» What to do: Up to and including the line containing "relief: float = 2.2 * MM", please reproduce the lines of the listing below, starting from the top.

» Data provided:
===============

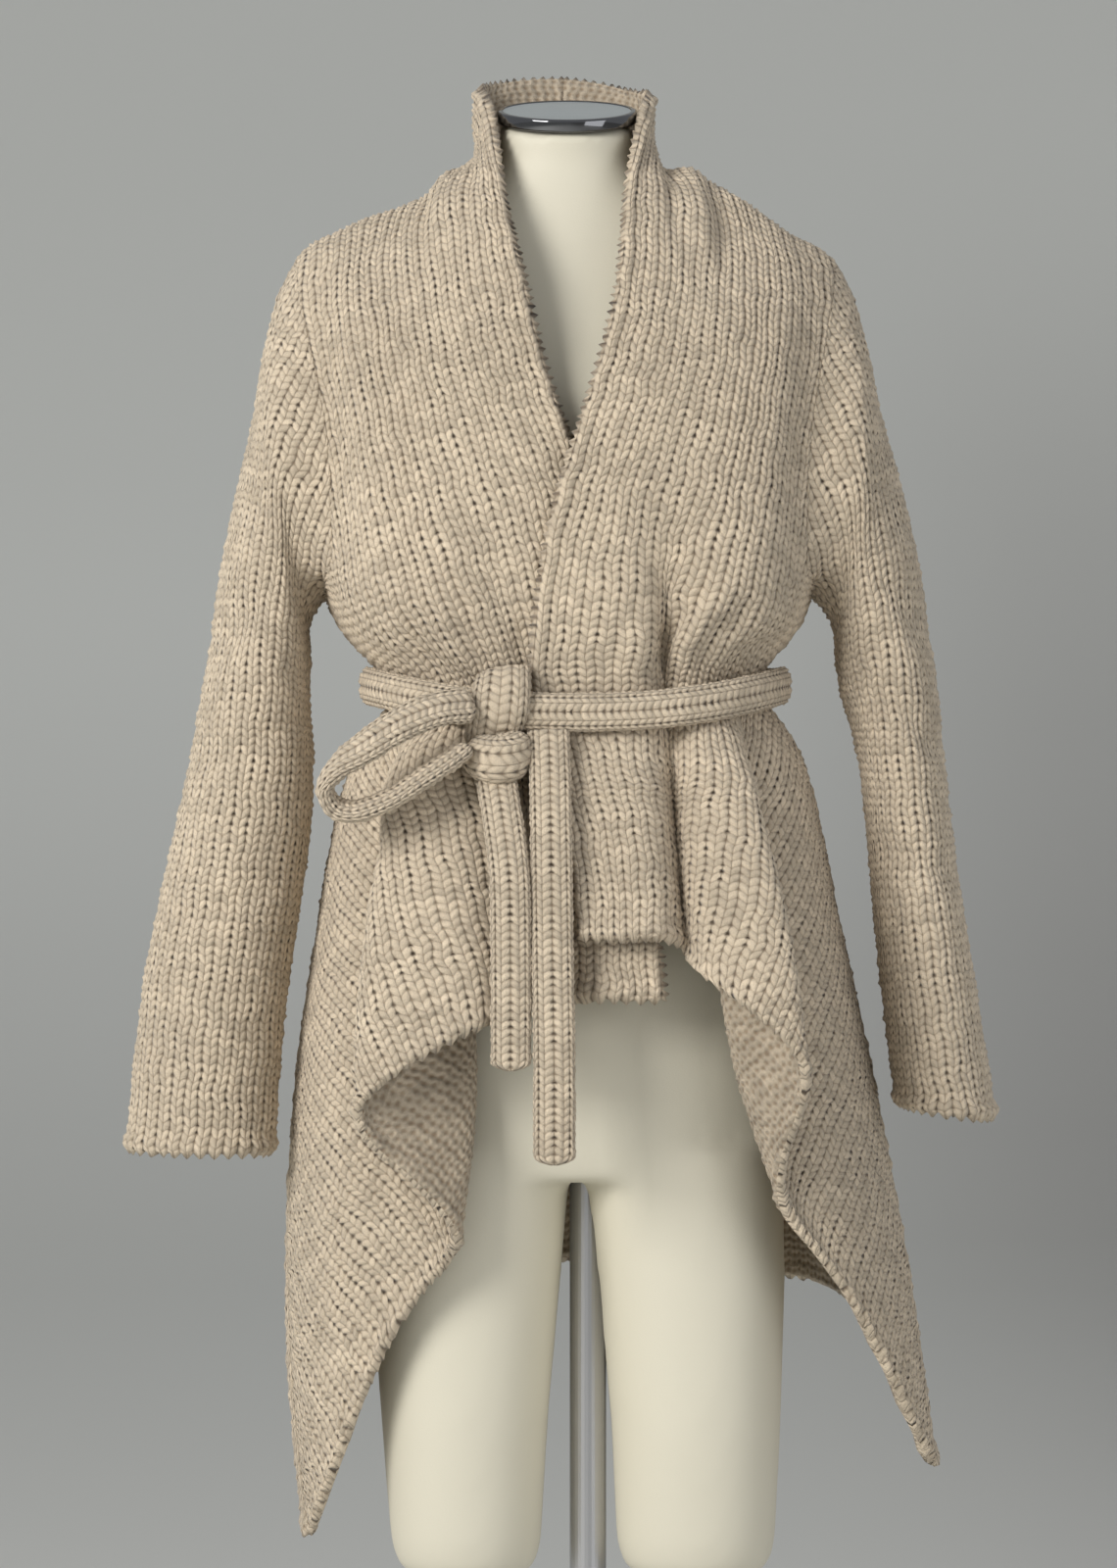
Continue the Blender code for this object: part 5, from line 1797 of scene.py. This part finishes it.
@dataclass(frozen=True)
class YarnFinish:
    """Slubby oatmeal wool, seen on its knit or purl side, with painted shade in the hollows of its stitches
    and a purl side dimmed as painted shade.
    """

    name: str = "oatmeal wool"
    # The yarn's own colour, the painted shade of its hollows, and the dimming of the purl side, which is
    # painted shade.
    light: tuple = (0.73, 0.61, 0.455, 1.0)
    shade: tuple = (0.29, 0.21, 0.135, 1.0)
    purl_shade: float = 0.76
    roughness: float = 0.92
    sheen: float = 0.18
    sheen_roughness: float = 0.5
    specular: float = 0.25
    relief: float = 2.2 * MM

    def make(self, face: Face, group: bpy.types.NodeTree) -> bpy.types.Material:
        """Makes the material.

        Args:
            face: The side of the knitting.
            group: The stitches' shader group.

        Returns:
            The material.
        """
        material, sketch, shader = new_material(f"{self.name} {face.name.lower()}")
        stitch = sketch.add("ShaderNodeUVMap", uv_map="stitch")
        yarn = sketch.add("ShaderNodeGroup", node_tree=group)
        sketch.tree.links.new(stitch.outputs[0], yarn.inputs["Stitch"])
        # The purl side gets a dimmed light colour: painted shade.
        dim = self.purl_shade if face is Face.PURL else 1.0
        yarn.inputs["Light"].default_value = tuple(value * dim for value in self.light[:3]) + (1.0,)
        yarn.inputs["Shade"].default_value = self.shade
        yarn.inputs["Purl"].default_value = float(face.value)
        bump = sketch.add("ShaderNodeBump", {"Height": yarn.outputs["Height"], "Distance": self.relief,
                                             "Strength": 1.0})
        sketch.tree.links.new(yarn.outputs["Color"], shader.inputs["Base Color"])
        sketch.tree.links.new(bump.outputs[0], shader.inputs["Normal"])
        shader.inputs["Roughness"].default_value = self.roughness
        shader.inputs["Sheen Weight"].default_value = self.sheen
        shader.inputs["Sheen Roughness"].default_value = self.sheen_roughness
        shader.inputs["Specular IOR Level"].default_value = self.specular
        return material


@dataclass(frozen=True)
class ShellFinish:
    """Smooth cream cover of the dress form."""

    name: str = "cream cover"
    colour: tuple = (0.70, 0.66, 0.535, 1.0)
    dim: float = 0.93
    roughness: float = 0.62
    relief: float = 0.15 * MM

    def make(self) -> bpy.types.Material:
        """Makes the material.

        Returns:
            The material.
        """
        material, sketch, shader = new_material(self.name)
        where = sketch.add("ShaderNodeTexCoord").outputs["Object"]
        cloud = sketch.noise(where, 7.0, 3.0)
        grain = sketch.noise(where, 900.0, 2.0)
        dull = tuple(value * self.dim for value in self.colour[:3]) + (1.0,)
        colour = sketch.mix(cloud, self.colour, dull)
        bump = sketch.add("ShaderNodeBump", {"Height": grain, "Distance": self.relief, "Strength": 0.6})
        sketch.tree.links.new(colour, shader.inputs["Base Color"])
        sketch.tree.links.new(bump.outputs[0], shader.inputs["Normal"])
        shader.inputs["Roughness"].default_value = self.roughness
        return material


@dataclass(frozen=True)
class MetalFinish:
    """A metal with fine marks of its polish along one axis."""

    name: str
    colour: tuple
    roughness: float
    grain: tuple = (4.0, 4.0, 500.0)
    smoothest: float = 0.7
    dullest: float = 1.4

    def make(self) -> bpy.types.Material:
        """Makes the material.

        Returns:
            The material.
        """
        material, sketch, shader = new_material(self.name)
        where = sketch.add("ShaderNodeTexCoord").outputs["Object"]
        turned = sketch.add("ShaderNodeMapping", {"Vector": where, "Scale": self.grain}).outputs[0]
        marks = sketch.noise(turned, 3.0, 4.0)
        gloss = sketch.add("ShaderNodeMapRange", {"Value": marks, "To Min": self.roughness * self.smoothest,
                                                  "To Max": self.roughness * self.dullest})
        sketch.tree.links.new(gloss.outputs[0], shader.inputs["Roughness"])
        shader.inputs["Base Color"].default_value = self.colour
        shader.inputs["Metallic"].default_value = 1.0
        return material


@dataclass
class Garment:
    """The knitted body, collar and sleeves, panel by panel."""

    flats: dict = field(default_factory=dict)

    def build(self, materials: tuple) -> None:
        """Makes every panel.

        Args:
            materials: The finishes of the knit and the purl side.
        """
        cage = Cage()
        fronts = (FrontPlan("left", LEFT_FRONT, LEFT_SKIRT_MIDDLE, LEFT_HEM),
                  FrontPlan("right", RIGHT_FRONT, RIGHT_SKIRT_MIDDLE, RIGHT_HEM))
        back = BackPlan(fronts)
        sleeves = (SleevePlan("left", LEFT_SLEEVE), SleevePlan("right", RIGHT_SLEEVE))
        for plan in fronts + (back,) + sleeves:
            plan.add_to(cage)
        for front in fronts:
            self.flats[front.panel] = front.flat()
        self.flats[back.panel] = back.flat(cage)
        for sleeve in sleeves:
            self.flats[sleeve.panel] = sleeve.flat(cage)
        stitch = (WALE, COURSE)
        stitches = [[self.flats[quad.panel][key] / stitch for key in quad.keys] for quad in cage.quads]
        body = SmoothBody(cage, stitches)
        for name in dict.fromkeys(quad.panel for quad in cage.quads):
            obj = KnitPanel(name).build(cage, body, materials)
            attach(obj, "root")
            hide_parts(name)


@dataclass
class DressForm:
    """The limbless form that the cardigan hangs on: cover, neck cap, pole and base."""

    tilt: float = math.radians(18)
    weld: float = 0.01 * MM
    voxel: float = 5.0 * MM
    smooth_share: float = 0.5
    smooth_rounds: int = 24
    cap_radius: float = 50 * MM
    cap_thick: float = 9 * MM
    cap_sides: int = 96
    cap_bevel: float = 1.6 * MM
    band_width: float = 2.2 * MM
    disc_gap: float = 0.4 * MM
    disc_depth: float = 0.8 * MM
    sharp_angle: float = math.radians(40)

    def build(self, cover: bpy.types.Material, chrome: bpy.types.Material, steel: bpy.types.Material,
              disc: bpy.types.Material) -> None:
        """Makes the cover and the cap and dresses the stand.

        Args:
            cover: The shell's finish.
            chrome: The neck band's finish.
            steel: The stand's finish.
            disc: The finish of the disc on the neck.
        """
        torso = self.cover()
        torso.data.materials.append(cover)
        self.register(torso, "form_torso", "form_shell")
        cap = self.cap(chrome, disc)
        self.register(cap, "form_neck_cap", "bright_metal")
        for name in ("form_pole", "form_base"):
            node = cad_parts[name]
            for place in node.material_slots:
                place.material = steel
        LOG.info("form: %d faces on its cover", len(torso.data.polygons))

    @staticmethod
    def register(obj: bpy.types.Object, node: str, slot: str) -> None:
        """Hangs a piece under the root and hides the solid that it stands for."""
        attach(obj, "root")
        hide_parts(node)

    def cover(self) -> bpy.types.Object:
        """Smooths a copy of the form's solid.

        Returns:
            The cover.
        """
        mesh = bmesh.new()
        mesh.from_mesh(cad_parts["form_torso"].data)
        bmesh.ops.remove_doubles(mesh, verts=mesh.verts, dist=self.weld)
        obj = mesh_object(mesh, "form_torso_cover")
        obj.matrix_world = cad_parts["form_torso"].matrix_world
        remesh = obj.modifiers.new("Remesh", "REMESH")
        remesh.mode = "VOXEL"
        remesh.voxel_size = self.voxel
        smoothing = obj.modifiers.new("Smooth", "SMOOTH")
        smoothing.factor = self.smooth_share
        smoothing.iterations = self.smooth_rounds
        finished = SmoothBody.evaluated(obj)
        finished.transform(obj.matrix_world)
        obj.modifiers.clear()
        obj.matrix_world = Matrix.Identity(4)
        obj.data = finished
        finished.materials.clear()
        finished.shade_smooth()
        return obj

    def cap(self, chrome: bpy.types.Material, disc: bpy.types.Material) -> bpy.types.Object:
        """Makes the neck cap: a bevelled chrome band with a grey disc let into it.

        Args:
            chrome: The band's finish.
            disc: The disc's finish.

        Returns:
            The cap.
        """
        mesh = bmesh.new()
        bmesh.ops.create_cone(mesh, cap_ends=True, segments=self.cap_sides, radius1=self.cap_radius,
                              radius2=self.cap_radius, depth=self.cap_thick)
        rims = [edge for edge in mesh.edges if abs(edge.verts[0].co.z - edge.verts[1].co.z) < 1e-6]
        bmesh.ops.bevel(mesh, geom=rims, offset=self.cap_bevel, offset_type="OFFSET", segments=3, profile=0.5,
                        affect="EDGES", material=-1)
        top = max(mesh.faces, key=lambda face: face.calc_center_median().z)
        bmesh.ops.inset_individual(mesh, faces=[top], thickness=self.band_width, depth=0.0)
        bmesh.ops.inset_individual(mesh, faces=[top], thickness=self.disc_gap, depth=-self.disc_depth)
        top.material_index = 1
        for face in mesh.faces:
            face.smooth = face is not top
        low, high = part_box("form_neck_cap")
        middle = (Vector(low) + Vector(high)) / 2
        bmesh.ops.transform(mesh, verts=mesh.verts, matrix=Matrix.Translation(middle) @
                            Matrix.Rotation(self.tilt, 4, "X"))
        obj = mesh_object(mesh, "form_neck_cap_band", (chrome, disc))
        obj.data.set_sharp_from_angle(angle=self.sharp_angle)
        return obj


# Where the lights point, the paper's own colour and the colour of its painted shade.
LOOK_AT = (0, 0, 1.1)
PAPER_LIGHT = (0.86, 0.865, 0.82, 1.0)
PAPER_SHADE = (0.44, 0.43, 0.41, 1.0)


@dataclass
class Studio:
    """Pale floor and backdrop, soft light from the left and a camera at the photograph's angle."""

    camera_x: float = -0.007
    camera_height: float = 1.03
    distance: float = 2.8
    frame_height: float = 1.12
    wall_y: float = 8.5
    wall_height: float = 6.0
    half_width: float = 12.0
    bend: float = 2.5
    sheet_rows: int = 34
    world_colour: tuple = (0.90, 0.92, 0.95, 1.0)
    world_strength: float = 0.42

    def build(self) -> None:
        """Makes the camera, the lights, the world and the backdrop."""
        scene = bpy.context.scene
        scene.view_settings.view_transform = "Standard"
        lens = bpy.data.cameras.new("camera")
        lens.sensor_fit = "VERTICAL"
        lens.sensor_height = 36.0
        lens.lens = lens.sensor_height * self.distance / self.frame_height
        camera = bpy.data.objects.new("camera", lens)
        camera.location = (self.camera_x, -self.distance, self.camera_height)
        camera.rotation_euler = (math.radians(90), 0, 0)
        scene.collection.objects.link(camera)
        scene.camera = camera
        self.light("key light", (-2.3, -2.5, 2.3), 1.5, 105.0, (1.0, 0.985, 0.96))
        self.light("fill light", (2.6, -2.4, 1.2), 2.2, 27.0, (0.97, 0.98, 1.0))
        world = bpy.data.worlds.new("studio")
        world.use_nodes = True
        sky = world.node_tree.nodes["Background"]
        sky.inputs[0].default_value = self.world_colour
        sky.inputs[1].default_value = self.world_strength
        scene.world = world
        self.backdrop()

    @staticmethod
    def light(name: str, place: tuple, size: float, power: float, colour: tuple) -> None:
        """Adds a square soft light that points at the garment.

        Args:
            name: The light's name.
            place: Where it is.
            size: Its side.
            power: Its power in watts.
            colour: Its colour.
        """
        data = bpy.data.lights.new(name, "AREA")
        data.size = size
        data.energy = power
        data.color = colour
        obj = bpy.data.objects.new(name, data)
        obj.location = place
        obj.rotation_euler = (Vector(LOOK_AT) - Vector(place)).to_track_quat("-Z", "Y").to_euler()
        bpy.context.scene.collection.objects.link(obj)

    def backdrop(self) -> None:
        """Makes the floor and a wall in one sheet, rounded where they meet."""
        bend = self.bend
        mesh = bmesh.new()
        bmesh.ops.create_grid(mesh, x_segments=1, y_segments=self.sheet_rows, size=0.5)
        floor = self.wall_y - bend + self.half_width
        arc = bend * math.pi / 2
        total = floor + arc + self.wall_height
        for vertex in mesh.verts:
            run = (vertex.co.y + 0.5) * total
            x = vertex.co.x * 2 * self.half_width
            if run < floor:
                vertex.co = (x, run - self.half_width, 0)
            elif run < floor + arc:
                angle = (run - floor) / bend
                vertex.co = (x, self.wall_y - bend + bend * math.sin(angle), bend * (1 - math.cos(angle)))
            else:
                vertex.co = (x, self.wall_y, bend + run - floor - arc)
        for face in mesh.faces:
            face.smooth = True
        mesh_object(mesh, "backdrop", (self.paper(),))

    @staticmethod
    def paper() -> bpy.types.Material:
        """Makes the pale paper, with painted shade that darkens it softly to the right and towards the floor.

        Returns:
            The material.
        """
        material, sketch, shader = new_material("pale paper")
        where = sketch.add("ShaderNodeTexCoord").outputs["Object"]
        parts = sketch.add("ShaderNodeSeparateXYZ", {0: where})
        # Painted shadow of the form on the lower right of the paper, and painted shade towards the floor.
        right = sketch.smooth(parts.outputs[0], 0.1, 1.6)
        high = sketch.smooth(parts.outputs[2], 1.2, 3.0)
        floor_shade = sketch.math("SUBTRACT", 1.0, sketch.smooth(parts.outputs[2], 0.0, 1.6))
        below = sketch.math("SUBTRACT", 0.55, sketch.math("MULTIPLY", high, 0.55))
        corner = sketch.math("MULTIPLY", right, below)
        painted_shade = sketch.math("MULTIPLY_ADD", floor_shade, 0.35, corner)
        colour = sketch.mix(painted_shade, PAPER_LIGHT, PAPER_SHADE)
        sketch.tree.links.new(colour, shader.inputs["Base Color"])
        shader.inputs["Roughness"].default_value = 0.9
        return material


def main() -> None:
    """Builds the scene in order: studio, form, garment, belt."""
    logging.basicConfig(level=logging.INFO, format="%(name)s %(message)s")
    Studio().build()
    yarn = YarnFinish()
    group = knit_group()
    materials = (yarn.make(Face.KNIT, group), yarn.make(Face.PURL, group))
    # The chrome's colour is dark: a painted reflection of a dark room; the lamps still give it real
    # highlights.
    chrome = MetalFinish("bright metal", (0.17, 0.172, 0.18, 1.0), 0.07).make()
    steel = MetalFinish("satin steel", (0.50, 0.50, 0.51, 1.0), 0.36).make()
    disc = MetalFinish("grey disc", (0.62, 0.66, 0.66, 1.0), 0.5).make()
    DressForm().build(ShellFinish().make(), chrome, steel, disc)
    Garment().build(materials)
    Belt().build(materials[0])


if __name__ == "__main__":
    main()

===============

» Full output:
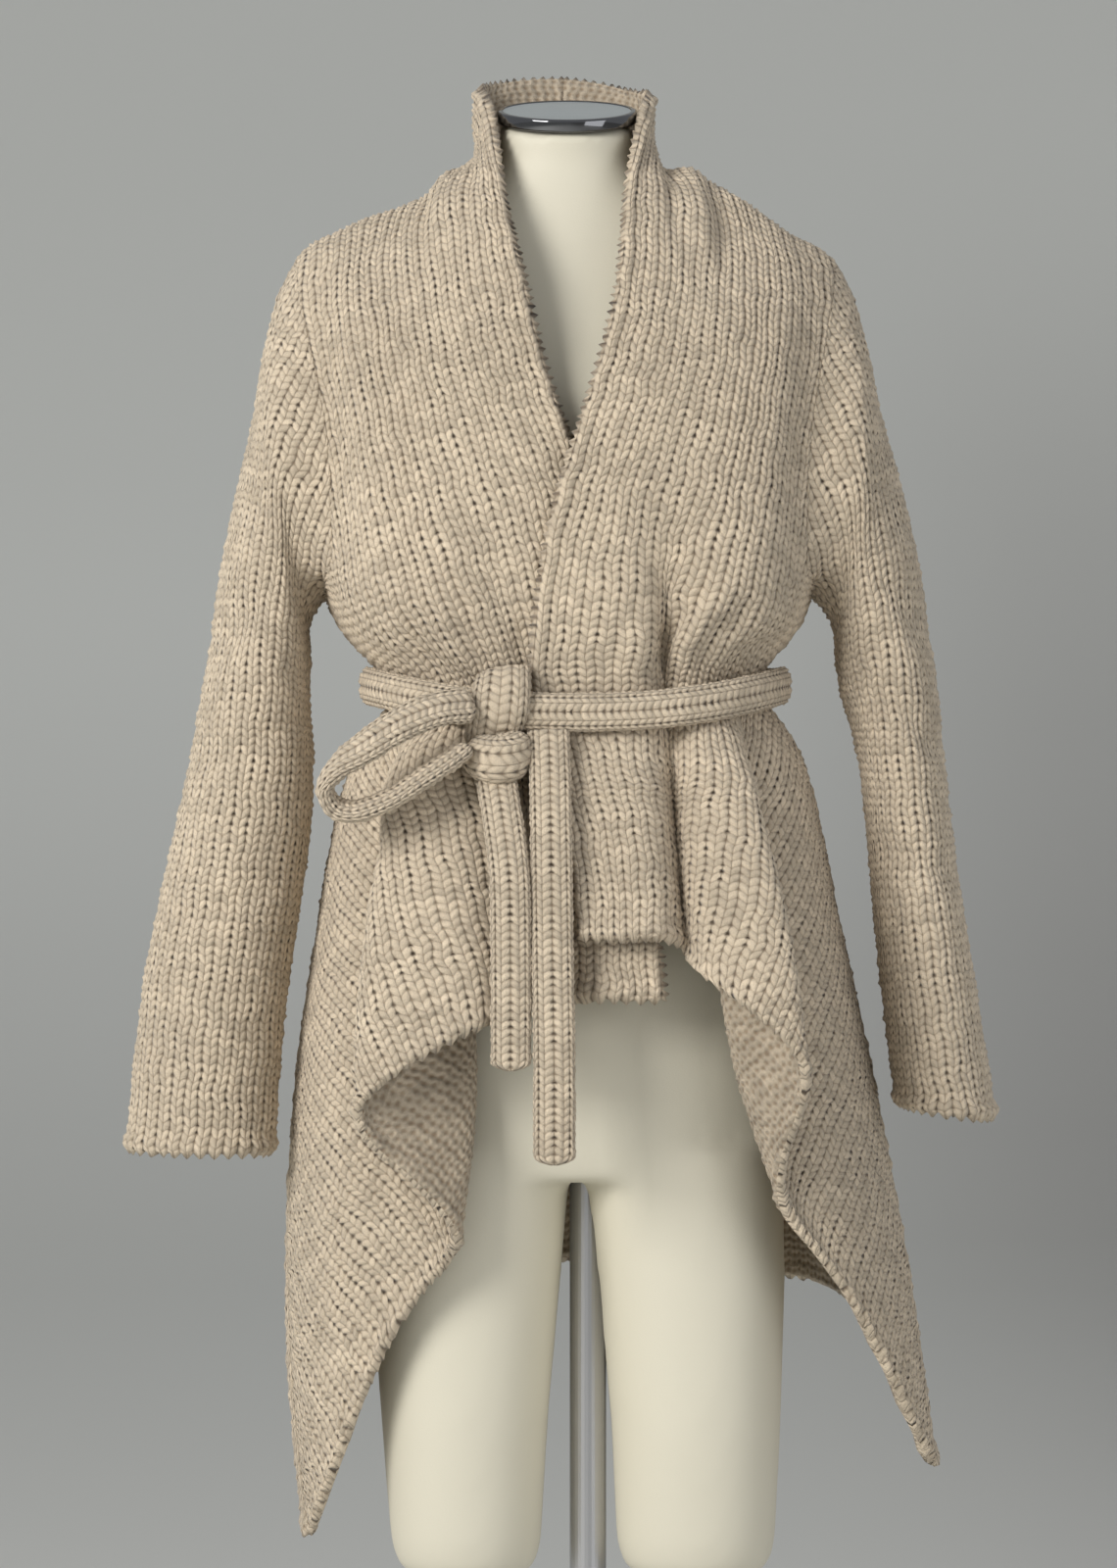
Continue the Blender code for this object: part 5, from line 1797 of scene.py. This part finishes it.
@dataclass(frozen=True)
class YarnFinish:
    """Slubby oatmeal wool, seen on its knit or purl side, with painted shade in the hollows of its stitches
    and a purl side dimmed as painted shade.
    """

    name: str = "oatmeal wool"
    # The yarn's own colour, the painted shade of its hollows, and the dimming of the purl side, which is
    # painted shade.
    light: tuple = (0.73, 0.61, 0.455, 1.0)
    shade: tuple = (0.29, 0.21, 0.135, 1.0)
    purl_shade: float = 0.76
    roughness: float = 0.92
    sheen: float = 0.18
    sheen_roughness: float = 0.5
    specular: float = 0.25
    relief: float = 2.2 * MM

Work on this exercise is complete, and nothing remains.